**Task details:** Return, exactly as written, every line from the first line of the data below through the line that contains "return on_fascia(cup, xy, -DISH_DEPTH".

**Recorded information:**

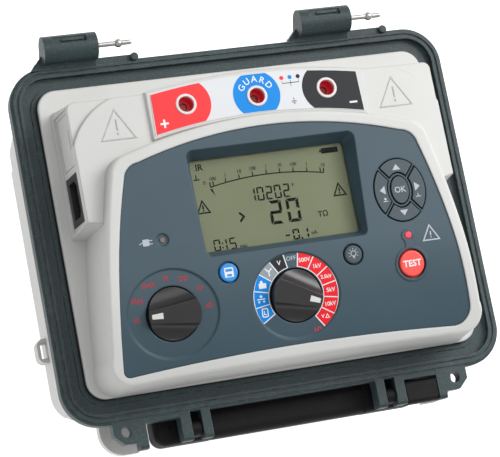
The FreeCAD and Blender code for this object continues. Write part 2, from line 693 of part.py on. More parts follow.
def display_well(grow):
    """Tapered well from the display glass up through the fascia."""
    low = display_wire(LCD_HX + grow, LCD_HX + grow, LCD_Y0 - grow, LCD_Y1 + grow,
                       2.0 + grow, RIM_Z + LCD_Z)
    high = display_wire(58.7 + grow, 62.3 + grow, -35.1 - grow, 43.7 + grow,
                        6.5 + grow, RIM_Z + LCD_Z + 18.7)
    return Part.makeLoft([low, high], True, True)


def dish(xy, radius):
    """Shallow round recess that follows the fascia surface round a knob."""
    cone = Part.makeCone(radius - 5.0, radius + 7.0, 12.0, V(0, 0, -5.0))
    cone = on_fascia(cone, xy)
    return cone.cut(under_profile(-DISH_DEPTH))


def knob_cup(xy):
    """Cup below the fascia in which a knob turns."""
    cup = cyl(KNOB_WELL_R + 2.0, 7.0, 0, 0, -8.0)
    return on_fascia(cup, xy, -DISH_DEPTH + 0.8)


def knob_hollow(xy):
    hollow = cyl(KNOB_WELL_R, 20.0, 0, 0, -5.2)
    hollow = hollow.fuse(cyl(SHAFT_R + RUN_FIT, 20.0, 0, 0, -15.0))
    return on_fascia(hollow, xy, -DISH_DEPTH)


def ellipse_block(rx, ry, z0, z1):
    if rx > ry:
        curve = Part.Ellipse(V(0, 0, z0), rx, ry)
    else:
        curve = Part.Ellipse(V(0, ry, z0), V(rx, 0, z0), V(0, 0, z0))
    return Part.Face(Part.Wire(curve.toShape())).extrude(V(0, 0, z1 - z0))


def key_sector(turn, shrink, z0, z1):
    """One of the four arrow keys: part of an elliptical ring between two diagonals."""
    outer = ellipse_block(KEYPAD_RX - shrink, KEYPAD_RY - shrink, z0, z1)
    inner = ellipse_block(OK_RX + 2.3 + shrink, OK_RY + 2.3 + shrink, z0 - 1, z1 + 1)
    gap = KEY_WEB + shrink
    spread = KEY_DIAGONAL if turn % 180 == 0 else 90.0 - KEY_DIAGONAL
    reach = 60.0
    slope = math.tan(math.radians(spread))
    half = math.degrees(math.atan(1.0 / slope))
    tip = gap / math.sin(math.radians(half))
    wide = (reach - tip) / slope
    wedge = Part.makePolygon([V(0, tip, z0), V(wide, reach, z0), V(-wide, reach, z0), V(0, tip, z0)])
    wedge = slab(wedge, z0, z1)
    wedge.rotate(V(0, 0, 0), V(0, 0, 1), turn)
    return outer.cut(inner).common(wedge)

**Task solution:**
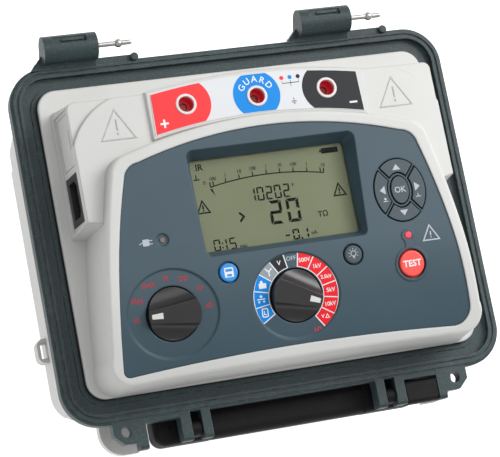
The FreeCAD and Blender code for this object continues. Write part 2, from line 693 of part.py on. More parts follow.
def display_well(grow):
    """Tapered well from the display glass up through the fascia."""
    low = display_wire(LCD_HX + grow, LCD_HX + grow, LCD_Y0 - grow, LCD_Y1 + grow,
                       2.0 + grow, RIM_Z + LCD_Z)
    high = display_wire(58.7 + grow, 62.3 + grow, -35.1 - grow, 43.7 + grow,
                        6.5 + grow, RIM_Z + LCD_Z + 18.7)
    return Part.makeLoft([low, high], True, True)


def dish(xy, radius):
    """Shallow round recess that follows the fascia surface round a knob."""
    cone = Part.makeCone(radius - 5.0, radius + 7.0, 12.0, V(0, 0, -5.0))
    cone = on_fascia(cone, xy)
    return cone.cut(under_profile(-DISH_DEPTH))


def knob_cup(xy):
    """Cup below the fascia in which a knob turns."""
    cup = cyl(KNOB_WELL_R + 2.0, 7.0, 0, 0, -8.0)
    return on_fascia(cup, xy, -DISH_DEPTH + 0.8)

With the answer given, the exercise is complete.